● INSTRUCTION: Filter the data below for the string "body" and copy each matching line.
##### EXTRACTED DATA
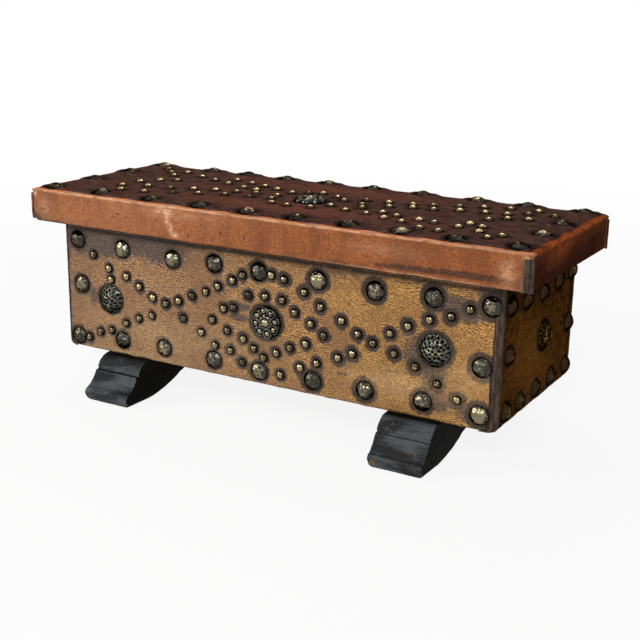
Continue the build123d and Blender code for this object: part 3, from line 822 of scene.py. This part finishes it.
def flowerHead(points, kind, dice):
    # a ring of beads in raised cells round a middle ball, with a scalloped rim
    radius, height, rim = kind["head"]
    shaped = points.copy()
    around = np.arctan2(points[:, 1], points[:, 0])
    out = np.hypot(points[:, 0], points[:, 1])
    wave = np.cos(flower["petals"] * around)
    drawn = 1 - flower["scallop"] / radius * (0.5 - 0.5 * wave) * softStep(out, radius * 0.55, radius)
    head = points[:, 2] > rim * 0.4
    drawn = np.where(head, drawn, 1)
    shaped[:, 0] *= drawn
    shaped[:, 1] *= drawn
    lift = np.full(len(points), flower["plate"])
    for petal in range(flower["petals"]):
        angle = math.tau * petal / flower["petals"]
        reach = flower["ring"] + dice.uniform(-flower["stray"], flower["stray"])
        x, y = reach * math.cos(angle), reach * math.sin(angle)
        away = np.hypot(shaped[:, 0] - x, shaped[:, 1] - y)
        ball = np.sqrt(np.clip(flower["bead"] ** 2 - away**2, 0, None)) * dice.uniform(*flower["tall"])
        wall = flower["wallHigh"] * np.exp(-((away - flower["bead"] - 0.75) / flower["wall"]) ** 2)
        lift = np.maximum(lift, np.maximum(ball + flower["beadUp"], wall + flower["wallUp"]))
    away = np.hypot(shaped[:, 0], shaped[:, 1])
    corner = 1 + 0.06 * np.cos(flower["petals"] * around)
    ball = np.sqrt(np.clip(flower["middle"] ** 2 - away**2, 0, None)) * 1.05
    collar = np.exp(-((away / corner - flower["middle"] - 0.7) / flower["collar"]) ** 2) * flower["collarHigh"]
    lift = np.maximum(lift, np.maximum(ball + flower["middleUp"], collar + flower["wallUp"]))
    lift *= softStep(radius - out, 0.0, 0.9)
    top = points[:, 2] > rim
    shaped[:, 2] = np.where(top, rim + np.clip(lift, 0, None), shaped[:, 2])
    return shaped


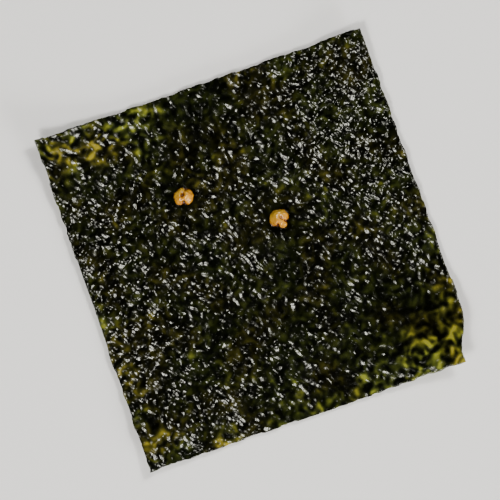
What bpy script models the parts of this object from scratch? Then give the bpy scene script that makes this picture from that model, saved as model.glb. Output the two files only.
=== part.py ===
"""Seaweed snack: one thin square of roasted laver with two puffed grains on it.

The square lies flat, glossy face up.  +Z is up, +X points to the right edge
and +Y to the back edge.  The origin lies on the surface that the square rests
on, under the middle of its box.  All lengths are in metres, angles in degrees.
"""

import math
from collections import namedtuple

import bmesh
import bpy
from mathutils import Vector, noise

# The cut square
SHEET_WIDTH = 0.0500          # left edge to right edge, at the back
SHEET_DEPTH = 0.0508          # front edge to back edge
SHEET_THICKNESS = 0.0005      # crisp sheet between its bumps
EDGE_LEAN = 0.0005            # how far the right edge leans out towards the front
CELLS_PER_SIDE = 52           # squares of the grid that each face is made of

# The cut edge: it stands out at each bump and is pulled in between bumps
SCALLOP_DEPTH = 0.00026
EDGE_WANDER = 0.00022         # slow unevenness of the cut
EDGE_WANDER_SIZE = 0.0047
EDGE_BAND = 0.0015            # width of the strip that follows the cut

# The corners: how high each one curls, over what reach, and how far the curl
# draws the corner in along X.  Sides are -1 or +1 along X and Y.
Corner = namedtuple("Corner", "side_x side_y lift reach tuck")
CORNERS = (
    Corner(-1, 1, 0.0021, 0.0170, 0.0),
    Corner(1, 1, 0.0013, 0.0160, 0.0),
    Corner(-1, -1, 0.0012, 0.0170, 0.0),
    Corner(1, -1, 0.0040, 0.0210, 0.0024),
)
TUCK_REACH = 0.0085           # length of right edge that the front corner draws in

# The wide blisters of the sheet
BLISTER_HEIGHT = 0.0012
BLISTER_SIZE = 0.0105

# The sheet stands on three low points, which are corners of the underside's grid,
# counted from the left edge and from the front edge.  It rises round each of them.
FEET = ((26, 5), (5, 35), (47, 36))
FOOT_TIP = 0.00005            # radius that stays down
FOOT_REACH = 0.0050
FOOT_RISE = 0.00042

# In the middle it sags, and has a flat spot just clear of the surface below
FLAT_RADIUS = 0.0040
FLAT_BLEND = 0.0060           # distance over which the sheet rises round that spot
FLAT_CLEARANCE = 0.00002

# The small bumps of the skin, on an uneven square lattice
BUMP_PITCH = 0.00264
BUMP_JITTER = 0.75            # how far a bump strays from its place, of the pitch
BUMP_REACH = (0.34, 0.50)     # smallest and largest bump radius, of the pitch
BUMP_HEIGHT = 0.00024         # on the glossy face
BUMP_FOOT = 0.30              # swell at which a bump starts to rise
BUMP_FLANK = 0.55             # and how much more swell brings it to its flat top
WARP_SIZE = 0.0060            # the lattice itself is bent a little
WARP_SHIFT = 0.0006
WARP_SEED = 1795534311        # fixes the bends, which noise_vector would draw by the clock
UNDERSIDE_SHARE = 0.5         # the hollows under the bumps are this much lower

# The puffed grains: where each sits, its diameter, and where its dimple points
Grain = namedtuple("Grain", "x y diameter dimple")
GRAINS = (
    Grain(-0.0073, 0.0106, 0.0028, (-0.10, 0.14, 1.0)),
    Grain(0.0047, 0.0030, 0.0029, (0.10, 0.05, 1.0)),
)
GRAIN_FLATNESS = 0.86         # height over diameter
GRAIN_SEAT = 0.00040          # depth to which a grain is stuck into the sheet
GRAIN_SEGMENTS = 14
GRAIN_RINGS = 9
DIMPLE_DEPTH = 0.30           # of the grain's radius
DIMPLE_WIDTH = 24.0

LAVER_COLOUR = (0.010, 0.012, 0.003, 1.0)
GRAIN_COLOUR = (0.66, 0.34, 0.05, 1.0)


def clear_scene():
    """Remove every object of the open scene."""
    for old in list(bpy.data.objects):
        bpy.data.objects.remove(old, do_unlink=True)


def make_material(name, colour, roughness):
    """Return a plain Principled material."""
    material = bpy.data.materials.new(name)
    material.use_nodes = True
    shader = material.node_tree.nodes["Principled BSDF"]
    shader.inputs["Base Color"].default_value = colour
    shader.inputs["Roughness"].default_value = roughness
    shader.inputs["Metallic"].default_value = 0.0
    return material


def smooth(value):
    """Ease from 0 to 1 as the value goes from 0 to 1, flat outside."""
    value = min(max(value, 0.0), 1.0)
    return value * value * (3.0 - 2.0 * value)


def swell(x, y):
    """Sum of the round swells of the bumps near a point, 0 between them and about 1 on top."""
    warp = noise.noise_vector(Vector((x, y, 0.0)) / WARP_SIZE) * WARP_SHIFT
    x += warp.x
    y += warp.y
    column = round(x / BUMP_PITCH)
    row = round(y / BUMP_PITCH)
    smallest, largest = BUMP_REACH
    total = 0.0
    for i in (column - 1, column, column + 1):
        for j in (row - 1, row, row + 1):
            draw = noise.cell_vector(Vector((i + 0.5, j + 0.5, 0.5)))
            across = x - (i + BUMP_JITTER * (draw.x - 0.5)) * BUMP_PITCH
            along = y - (j + BUMP_JITTER * (draw.y - 0.5)) * BUMP_PITCH
            reach = BUMP_PITCH * (smallest + (largest - smallest) * draw.z)
            total += math.exp(-(across * across + along * along) / (reach * reach))
    return total


def bump(x, y):
    """Height of the bumps: 0 between them, 1 on their flat tops, with short flanks."""
    return smooth((swell(x, y) - BUMP_FOOT) / BUMP_FLANK)


def cut_inset(x, y, side):
    """Distance that the cut lies inside the true square, at a point of that square's side."""
    place = Vector((x / EDGE_WANDER_SIZE, y / EDGE_WANDER_SIZE, 3.0 * side))
    wander = EDGE_WANDER * (0.5 + 0.5 * noise.noise(place))
    return wander + SCALLOP_DEPTH * (1.0 - bump(x, y))


def edge_share(offset, half_side):
    """How strongly the cut moves a point: 1 on the edge, 0 inside the edge band."""
    return smooth((abs(offset) - half_side + EDGE_BAND) / EDGE_BAND)


def corner_tuck(x, y):
    """Distance along X by which a curled corner draws a point in."""
    pulled = 0.0
    for corner in CORNERS:
        along = corner.side_y * y - SHEET_DEPTH / 2 + TUCK_REACH
        across = corner.side_x * x / (SHEET_WIDTH / 2)
        pulled += corner.side_x * corner.tuck * smooth(along / TUCK_REACH) * smooth(across)
    return pulled


def plan(u, v):
    """Place a point of the unit square, -0.5 to 0.5 each way, in the plan."""
    true_x = SHEET_WIDTH * u
    true_y = SHEET_DEPTH * v
    side_x = math.copysign(1.0, u)
    side_y = math.copysign(1.0, v)
    share_x = edge_share(true_x, SHEET_WIDTH / 2)
    share_y = edge_share(true_y, SHEET_DEPTH / 2)
    x = true_x - side_x * share_x * cut_inset(side_x * SHEET_WIDTH / 2, true_y, side_x)
    y = true_y - side_y * share_y * cut_inset(true_x, side_y * SHEET_DEPTH / 2, 2.0 * side_y)
    x += EDGE_LEAN * smooth(u + 0.5) * (0.5 - v) - corner_tuck(true_x, true_y)
    return x, y


def curl(x, y):
    """Height of the curled corners at a point."""
    height = 0.0
    for corner in CORNERS:
        tip_x = corner.side_x * SHEET_WIDTH / 2
        tip_y = corner.side_y * SHEET_DEPTH / 2
        reached = 1.0 - math.hypot(x - tip_x, y - tip_y) / corner.reach
        height += corner.lift * max(reached, 0.0) ** 2
    return height


def off_middle(x, y):
    """0 on the flat spot in the middle, 1 away from it."""
    return smooth((math.hypot(x, y) - FLAT_RADIUS) / FLAT_BLEND)


def off_feet(x, y):
    """Distance from the nearest foot, as a share of a foot's reach and at most 1."""
    nearest = FOOT_REACH
    for column, row in FEET:
        foot_x, foot_y = plan(column / CELLS_PER_SIDE - 0.5, row / CELLS_PER_SIDE - 0.5)
        nearest = min(nearest, math.hypot(x - foot_x, y - foot_y) - FOOT_TIP)
    return max(nearest, 0.0) / FOOT_REACH


def lie(x, y):
    """Height of the sheet's slow form: curled corners, blisters, feet and the sagging middle."""
    place = Vector((x / BLISTER_SIZE, y / BLISTER_SIZE, 5.7))
    apart = off_feet(x, y)
    blister = smooth(apart) * BLISTER_HEIGHT * max(noise.noise(place), 0.0)
    risen = FOOT_RISE * math.sqrt(apart) + blister
    away = off_middle(x, y)
    return curl(x, y) + away * risen + (1.0 - away) * FLAT_CLEARANCE


def underside(x, y):
    """Height of the lower face, which has a hollow under each bump."""
    calm = off_middle(x, y) * smooth(off_feet(x, y))
    return lie(x, y) + calm * UNDERSIDE_SHARE * BUMP_HEIGHT * bump(x, y)


def glossy_face(x, y):
    """Height of the upper face."""
    return lie(x, y) + SHEET_THICKNESS + BUMP_HEIGHT * (bump(x, y) - 0.5)


def build_sheet(material):
    """Make the closed sheet: a grid in triangles, given its second face by an extrusion."""
    work = bmesh.new()
    cells = CELLS_PER_SIDE
    bmesh.ops.create_grid(work, x_segments=cells, y_segments=cells, size=0.5)
    bmesh.ops.triangulate(work, faces=work.faces[:], quad_method="ALTERNATE")
    lower = set(work.verts)
    bmesh.ops.extrude_face_region(work, geom=work.faces[:] + work.edges[:], use_keep_orig=True)
    for vertex in work.verts:
        x, y = plan(vertex.co.x, vertex.co.y)
        z = underside(x, y) if vertex in lower else glossy_face(x, y)
        vertex.co = (x, y, z)
    bmesh.ops.triangulate(work, faces=[face for face in work.faces if len(face.verts) > 3])
    bmesh.ops.recalc_face_normals(work, faces=work.faces[:])
    return finish_mesh(work, "seaweed_sheet", material)


def dimpled(direction, dimple_axis):
    """Radius of a grain towards a direction, as a share of its full radius."""
    angle = math.degrees(direction.angle(dimple_axis))
    return 1.0 - DIMPLE_DEPTH * math.exp(-((angle / DIMPLE_WIDTH) ** 2))


def build_grain(number, grain, material):
    """Make one puffed grain, a flattened ball with a dimple, seated in the sheet."""
    radius = grain.diameter / 2
    axis = Vector(grain.dimple)
    turn = Vector((0.0, 0.0, 1.0)).rotation_difference(axis)
    seat = lie(grain.x, grain.y) + SHEET_THICKNESS - GRAIN_SEAT
    centre = Vector((grain.x, grain.y, seat + radius * GRAIN_FLATNESS))
    work = bmesh.new()
    bmesh.ops.create_uvsphere(work, u_segments=GRAIN_SEGMENTS, v_segments=GRAIN_RINGS, radius=1.0)
    for vertex in work.verts:
        direction = turn @ vertex.co
        offset = direction * radius * dimpled(direction, axis)
        offset.z *= GRAIN_FLATNESS
        vertex.co = centre + offset
    return finish_mesh(work, f"grain_{number}", material)


def finish_mesh(work, name, material):
    """Turn a bmesh into a named, smooth-shaded object of the scene."""
    mesh = bpy.data.meshes.new(name)
    work.to_mesh(mesh)
    work.free()
    mesh.materials.append(material)
    mesh.shade_smooth()
    made = bpy.data.objects.new(name, mesh)
    bpy.context.scene.collection.objects.link(made)
    return made


def fuse(sheet, grains):
    """Join the grains to the sheet in one solid, and remove them."""
    group = bpy.data.collections.new("Grains")
    for grain in grains:
        group.objects.link(grain)
    union = sheet.modifiers.new("Fuse grains", "BOOLEAN")
    union.operation = "UNION"
    union.operand_type = "COLLECTION"
    union.collection = group
    union.solver = "EXACT"
    union.material_mode = "TRANSFER"
    bpy.context.view_layer.objects.active = sheet
    bpy.ops.object.modifier_apply(modifier=union.name)
    for grain in grains:
        bpy.data.objects.remove(grain, do_unlink=True)
    bpy.data.collections.remove(group)


def stand_on_origin(made):
    """Move the mesh so that the origin is at the bottom centre of its box."""
    points = [vertex.co for vertex in made.data.vertices]
    lowest = Vector([min(point[axis] for point in points) for axis in range(3)])
    highest = Vector([max(point[axis] for point in points) for axis in range(3)])
    middle = (lowest + highest) / 2
    for vertex in made.data.vertices:
        vertex.co -= Vector((middle.x, middle.y, lowest.z))


def build_snack():
    """Build the whole seaweed snack."""
    clear_scene()
    noise.seed_set(WARP_SEED)
    laver = make_material("laver", LAVER_COLOUR, roughness=0.3)
    puffed = make_material("puffed_grain", GRAIN_COLOUR, roughness=0.45)
    sheet = build_sheet(laver)
    grains = [build_grain(number, grain, puffed) for number, grain in enumerate(GRAINS, 1)]
    fuse(sheet, grains)
    stand_on_origin(sheet)


build_snack()
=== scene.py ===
"""Looks of the seaweed snack: a crinkled, oily laver square with two puffed grains.

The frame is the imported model, in metres, +Z up, origin on the surface below the
middle of the square.  The square and its grains are modelled here as fine meshes
that keep the form of the solid they replace.  All lengths are in metres.
"""
import math
from collections import namedtuple

import bmesh
import bpy
import numpy as np
from mathutils import Matrix, Vector, noise


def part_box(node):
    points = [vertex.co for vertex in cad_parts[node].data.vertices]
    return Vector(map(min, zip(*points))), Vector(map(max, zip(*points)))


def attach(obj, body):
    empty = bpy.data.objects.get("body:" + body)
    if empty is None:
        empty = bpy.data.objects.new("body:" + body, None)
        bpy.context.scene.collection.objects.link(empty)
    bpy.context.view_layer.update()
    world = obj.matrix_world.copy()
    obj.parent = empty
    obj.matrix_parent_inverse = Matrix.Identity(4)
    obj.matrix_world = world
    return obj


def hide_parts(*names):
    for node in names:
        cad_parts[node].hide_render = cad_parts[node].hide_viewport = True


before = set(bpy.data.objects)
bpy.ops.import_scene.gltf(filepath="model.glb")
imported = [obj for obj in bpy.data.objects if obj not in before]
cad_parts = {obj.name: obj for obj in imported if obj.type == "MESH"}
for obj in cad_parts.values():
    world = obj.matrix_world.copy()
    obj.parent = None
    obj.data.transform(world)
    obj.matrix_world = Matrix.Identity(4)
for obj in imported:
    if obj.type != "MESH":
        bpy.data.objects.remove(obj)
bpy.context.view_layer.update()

NODE = "seaweed_sheet"
FLOOR_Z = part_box(NODE)[0].z

# The seed that the solid's bumps have: noise_vector would draw its bends by the clock.
NOISE_SEED = 1795534311
noise.seed_set(NOISE_SEED)

# ---------------------------------------------------------------- the square's form
SHEET_WIDTH = 0.0500
SHEET_DEPTH = 0.0508
SHEET_THICKNESS = 0.0005
EDGE_LEAN = 0.0005            # how far the right edge leans out towards the front
EDGE_BAND = 0.0015            # width of the strip that follows the cut
EDGE_WANDER = 0.00014
EDGE_WANDER_SIZE = 0.0047
EDGE_WANDER_LAYER = 3.0
RAGGED_DEPTH = 0.00006        # torn fibres along the cut
RAGGED_SIZE = 0.00052
RAGGED_FINENESS = 2.3         # of the finer fibres, against the coarse ones
RAGGED_FINE_SHARE = 0.6
SCALLOP_DEPTH = 0.00018       # the edge stands out at each bump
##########
● CORRECT RESPONSE:
def attach(obj, body):
    empty = bpy.data.objects.get("body:" + body)
        empty = bpy.data.objects.new("body:" + body, None)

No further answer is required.